The third private view in a row, the next night, was the
Fine Art Degree Show at Buckinghamshire New University. This is still on from 10am - 4pm until Thursday 17th June. My favourites were work by Claire Cunnick, Susan Willis-Hall, Ann Harris and Lindall Pearce.

Exhibitions I will try and get to see over the next few weeks are RA Schools (finishes 27 June), Summer Exhibition,Newspeak: British Art Now, Ernesto Neto and Francis Alÿs.

Friday, 11 June 2010

End of my Residency - Exhibition

It is on THURSDAY 24th JUNE 2010
at Spencer House, Berkhamsted School, Castle Street, Berkhamsted, Hertfordshire, HP4 2BB.
7pm- 9pm.

Then the exhibition continues weekdays 10am - 2pm until 1st July.

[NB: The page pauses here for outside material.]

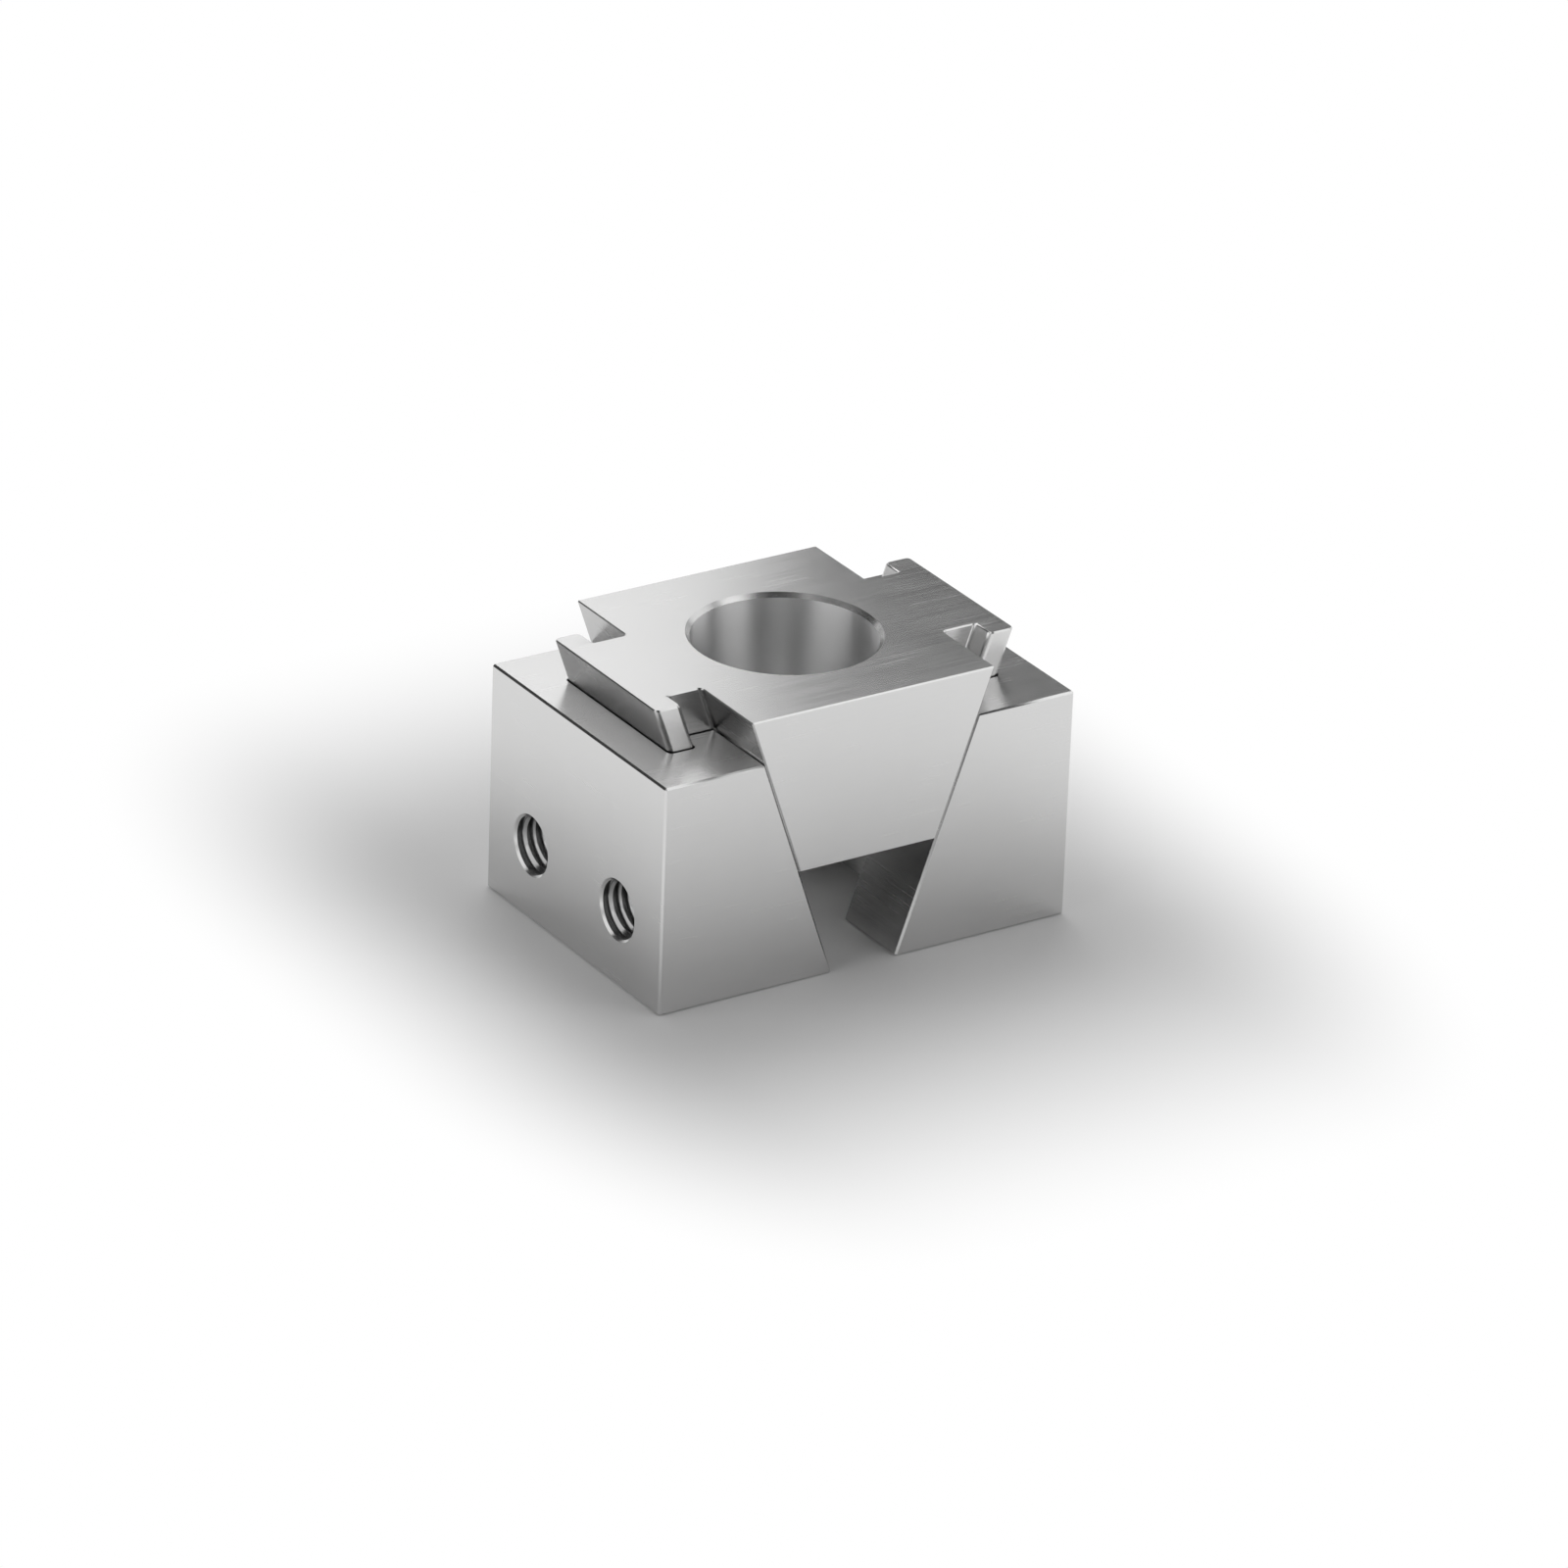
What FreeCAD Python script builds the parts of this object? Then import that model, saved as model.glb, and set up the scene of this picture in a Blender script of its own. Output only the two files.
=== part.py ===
import FreeCAD, Part
import math
import os

# Double wedge clamp: a wedge drawn down between two jaws pushes both of them outward.
# Millimetres. X is the clamping direction, Y runs along the slots' width, Z is up from
# the table. The origin is on the table, midway between the jaws.

# Body sizes
block_depth = 40.0
jaw_height = 30.0
jaw_foot_length = 24.5
foot_gap = 9.0
slope_angle = 19.5
wedge_height = 21.3
wedge_base_width = 19.3
face_film = 0.02

# T-shaped keys on the wedge, measured level across the slope
neck_width = 17.0
neck_depth = 4.7
head_width = 23.6
head_thickness = 3.6
head_corner_radius = 0.7
under_head_radius = 0.4
neck_root_radius = 0.6

# Play of the keys in the slots of the jaws
side_play = 0.25
lip_play = 0.15
back_play = 0.15

# Cap screw that draws the wedge down, with a washer under its head
screw_size = 12.0
screw_play = 1.0
screw_head_height = 12.0
washer_diameter = 20.0
washer_thickness = 2.0
washer_play = 1.5
counterbore_chamfer = 0.55
screw_hole_chamfer = 0.4

# Tapped holes for a plate on the outer face of each jaw
thread_size = 8.0
thread_pitch = 1.25
tapped_hole_spacing = 20.0
tapped_hole_height = 9.8
tapped_hole_mouth = 8.0
drill_tip_angle = 118.0
tip_wall = 1.6

# Broken edges
edge_break = 0.25

# Derived places
half_depth = block_depth / 2.0
half_gap = foot_gap / 2.0
slope = math.tan(math.radians(slope_angle))
wedge_lift = (wedge_base_width / 2.0 + face_film - half_gap) / slope
wedge_top = wedge_lift + wedge_height
key_depth = neck_depth + head_thickness
slot_depth = key_depth + back_play
counterbore_diameter = washer_diameter + 2.0 * washer_play
counterbore_depth = screw_head_height + washer_thickness
screw_hole_diameter = screw_size + 2.0 * screw_play
tap_drill_diameter = thread_size - thread_pitch

# Aids for the cuts: a corner with no radius, how far a cut runs past a face, and a flat's tolerance
sharp = 0.0
overrun = 2.0
flat_tolerance = 0.001


def rounded_profile(corners, z):
    """Level closed face through corners given as (x, y, radius), each corner rounded by its radius."""
    points = [FreeCAD.Vector(x, y, z) for x, y, radius in corners]
    count = len(points)
    starts = []
    middles = []
    ends = []
    for index in range(count):
        corner = points[index]
        radius = corners[index][2]
        before = (points[index - 1] - corner).normalize()
        after = (points[(index + 1) % count] - corner).normalize()
        half_angle = before.getAngle(after) / 2.0
        setback = radius / math.tan(half_angle)
        reach = radius / math.sin(half_angle) - radius
        bisector = (before + after).normalize()
        starts.append(corner + before * setback)
        middles.append(corner + bisector * reach)
        ends.append(corner + after * setback)
    edges = []
    for index in range(count):
        if corners[index][2] > sharp:
            arc = Part.Arc(starts[index], middles[index], ends[index])
            edges.append(arc.toShape())
        following = (index + 1) % count
        edges.append(Part.LineSegment(ends[index], starts[following]).toShape())
    return Part.Face(Part.Wire(edges))


def upright_prism(corners):
    """Solid of the block's full depth over an outline of (x, z) corners."""
    points = [FreeCAD.Vector(x, -half_depth, z) for x, z in corners]
    outline = Part.makePolygon(points + points[:1])
    return Part.Face(outline).extrude(FreeCAD.Vector(0.0, block_depth, 0.0))


def along_slope(profile, low, high):
    """Solid swept from height low to height high along the right-hand slope."""
    rise = high - low
    return profile.extrude(FreeCAD.Vector(rise * slope, 0.0, rise))


def half_turn(shape):
    """The same solid turned half round on the screw's axis, to the other side of the block."""
    turned = shape.copy()
    turned.rotate(FreeCAD.Vector(0.0, 0.0, 0.0), FreeCAD.Vector(0.0, 0.0, 1.0), 180.0)
    return turned


def mirrored_section(half, z):
    """Level section from its +Y half, given as (x, y, radius) corners, and the mirror of that half."""
    mirror = [(x, -y, radius) for x, y, radius in reversed(half)]
    return rounded_profile(half + mirror, z)


def key_profile(face_x, z):
    """Level section of the key that stands out to +X from a slanted face at face_x."""
    neck = neck_width / 2.0
    head = head_width / 2.0
    shoulder = neck + neck_root_radius + overrun
    under_head = face_x + neck_depth
    tip = face_x + key_depth
    half = [
        (face_x - overrun, shoulder, sharp),
        (face_x, shoulder, sharp),
        (face_x, neck, neck_root_radius),
        (under_head, neck, under_head_radius),
        (under_head, head, head_corner_radius),
        (tip, head, head_corner_radius),
    ]
    return mirrored_section(half, z)


def slot_profile(face_x, z):
    """Level section of the slot that takes the key, open towards -X with its mouth relieved."""
    neck = neck_width / 2.0 + side_play
    head = head_width / 2.0 + side_play
    relief = neck_root_radius
    lip = face_x + neck_depth - lip_play
    back = face_x + slot_depth
    half = [
        (face_x - overrun, neck + relief + overrun, sharp),
        (face_x + relief, neck, sharp),
        (lip, neck, under_head_radius),
        (lip, head, head_corner_radius),
        (back, head, head_corner_radius),
    ]
    return mirrored_section(half, z)


def outer_edges(solid, low, high):
    """Edges round the level faces at heights low and high and round the front and back faces."""
    chosen = []
    for face in solid.Faces:
        box = face.BoundBox
        is_level = box.ZLength < flat_tolerance
        at_end = min(abs(box.ZMin - low), abs(box.ZMin - high)) < flat_tolerance
        is_upright = box.YLength < flat_tolerance
        at_side = abs(abs(box.YMin) - half_depth) < flat_tolerance
        if (is_level and at_end) or (is_upright and at_side):
            fresh = [edge for edge in face.OuterWire.Edges if not any(edge.isSame(kept) for kept in chosen)]
            chosen.extend(fresh)
    return chosen


def round_cut(low, high, low_radius, high_radius):
    """Cut on the screw's axis between two heights, straight or flared."""
    foot = FreeCAD.Vector(0.0, 0.0, low)
    if low_radius == high_radius:
        return Part.makeCylinder(low_radius, high - low, foot)
    return Part.makeCone(low_radius, high_radius, high - low, foot)


def screw_cuts():
    """Counterbore for the screw's head, through hole for its shank, and both chamfered mouths."""
    seat = wedge_top - counterbore_depth
    bore = counterbore_diameter / 2.0
    hole = screw_hole_diameter / 2.0
    return [
        round_cut(seat, wedge_top + overrun, bore, bore),
        round_cut(wedge_top - counterbore_chamfer, wedge_top, bore, bore + counterbore_chamfer),
        round_cut(wedge_lift - overrun, seat + overrun, hole, hole),
        round_cut(wedge_lift, wedge_lift + screw_hole_chamfer, hole + screw_hole_chamfer, hole),
    ]


def make_wedge():
    """Wedge with a T-shaped key down each slanted side and a counterbored hole for the screw."""
    base_half = wedge_base_width / 2.0
    top_half = base_half + wedge_height * slope
    body = upright_prism([
        (-base_half, wedge_lift),
        (base_half, wedge_lift),
        (top_half, wedge_top),
        (-top_half, wedge_top),
    ])
    key = along_slope(key_profile(base_half, wedge_lift), wedge_lift, wedge_top)
    wedge = body.fuse([key, half_turn(key)]).removeSplitter()
    wedge = wedge.makeChamfer(edge_break, outer_edges(wedge, wedge_lift, wedge_top))
    return wedge.cut(screw_cuts())


def tapped_hole(face_x, y):
    """Cuts for one tapped hole's core, which enters a jaw at face_x and stops short of the slot."""
    inward = FreeCAD.Vector(-1.0, 0.0, 0.0)
    radius = tap_drill_diameter / 2.0
    mouth = tapped_hole_mouth / 2.0
    slot_back = half_gap + tapped_hole_height * slope + slot_depth
    tip_length = radius / math.tan(math.radians(drill_tip_angle / 2.0))
    depth = face_x - slot_back - tip_wall - tip_length
    place = FreeCAD.Vector(face_x, y, tapped_hole_height)
    return [
        Part.makeCylinder(radius, depth, place, inward),
        Part.makeCone(radius, sharp, tip_length, place + inward * depth, inward),
        Part.makeCone(mouth, radius, mouth - radius, place, inward),
    ]


def make_right_jaw():
    """Jaw with an upright outer face, a slanted inner face and a T-slot down that face."""
    outer_x = half_gap + jaw_foot_length
    block = upright_prism([
        (half_gap, sharp),
        (outer_x, sharp),
        (outer_x, jaw_height),
        (half_gap + jaw_height * slope, jaw_height),
    ])
    block = block.makeChamfer(edge_break, block.Edges)
    slot_foot = half_gap - overrun * slope
    slot = along_slope(slot_profile(slot_foot, -overrun), -overrun, jaw_height + overrun)
    cuts = [slot]
    for side in (-1.0, 1.0):
        cuts.extend(tapped_hole(outer_x, side * tapped_hole_spacing / 2.0))
    return block.cut(cuts)


right_jaw = make_right_jaw()
solids = {
    "wedge": make_wedge(),
    "left_jaw": half_turn(right_jaw),
    "right_jaw": right_jaw,
}

os.makedirs("parts", exist_ok=True)
for node, shape in solids.items():
    shape.exportStep("parts/" + node + ".step")
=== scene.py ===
"""Looks of a double wedge clamp: a ground steel wedge with T keys, drawn down between two slotted jaws."""

import logging
import math
from collections.abc import Callable, Sequence
from dataclasses import dataclass, field
from enum import Enum
from typing import Any

import bmesh
import bpy
from mathutils import Matrix, Vector


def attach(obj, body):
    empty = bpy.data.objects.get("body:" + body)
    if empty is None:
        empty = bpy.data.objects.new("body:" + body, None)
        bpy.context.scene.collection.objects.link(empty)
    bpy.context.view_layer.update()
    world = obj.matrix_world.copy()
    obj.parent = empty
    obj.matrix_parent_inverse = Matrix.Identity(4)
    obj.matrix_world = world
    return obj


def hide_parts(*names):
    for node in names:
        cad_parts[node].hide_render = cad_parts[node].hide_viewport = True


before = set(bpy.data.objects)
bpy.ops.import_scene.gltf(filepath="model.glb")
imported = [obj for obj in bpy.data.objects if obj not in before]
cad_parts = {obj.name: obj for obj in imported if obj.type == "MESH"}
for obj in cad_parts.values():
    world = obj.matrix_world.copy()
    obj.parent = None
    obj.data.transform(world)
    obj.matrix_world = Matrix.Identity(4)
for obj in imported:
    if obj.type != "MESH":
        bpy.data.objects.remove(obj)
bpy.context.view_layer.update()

log = logging.getLogger("wedge_clamp")
MM = 0.001
NEAR = 0.02 * MM
SAME_PLACE = 0.001 * MM
MID_NOISE = 0.5
EVEN = (1.0, 1.0, 1.0)
WHITE = (1.0, 1.0, 1.0, 1.0)
SMOOTH_ANGLE = math.radians(35.0)
SHARP_ANGLE = math.radians(28.0)
THREAD_FLANK = math.radians(30.0)
DRILL_POINT = math.radians(59.0)
RING_RADIUS = 0.7
CLAMP_MIDDLE = (0.0, 0.0, 0.015)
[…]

Spencer House is in the oldest part of the school, dating back to Tudor times and was Graham Greene's father's study.

As well as seeing some of my work it will be an opportunity to see the green baize door which Graham Greene referred to literally and metaphorically in his writings. The door separated Graham Greene's family life with school life while he attended and lived at the school during his father's time as headmaster.

My work is a contemporary response to the histories and traditions of the school and includes a digital animated portrait of the current Principal as well as stereoscopic photographs from around the school.

Monday, 24 May 2010

Parcel Tape paintings

I stumbled across these Mark Khaisman images when I was looking for back lit light boxes.

And then I happened upon some parcel tape drawings at fellow artist-in-residence, Fiona Hughes, website.

Plinths have arrived - and are ready for painting!

The plinths for my exhibition at the end of June, to mark the end of my residency, have arrived and are ready to paint.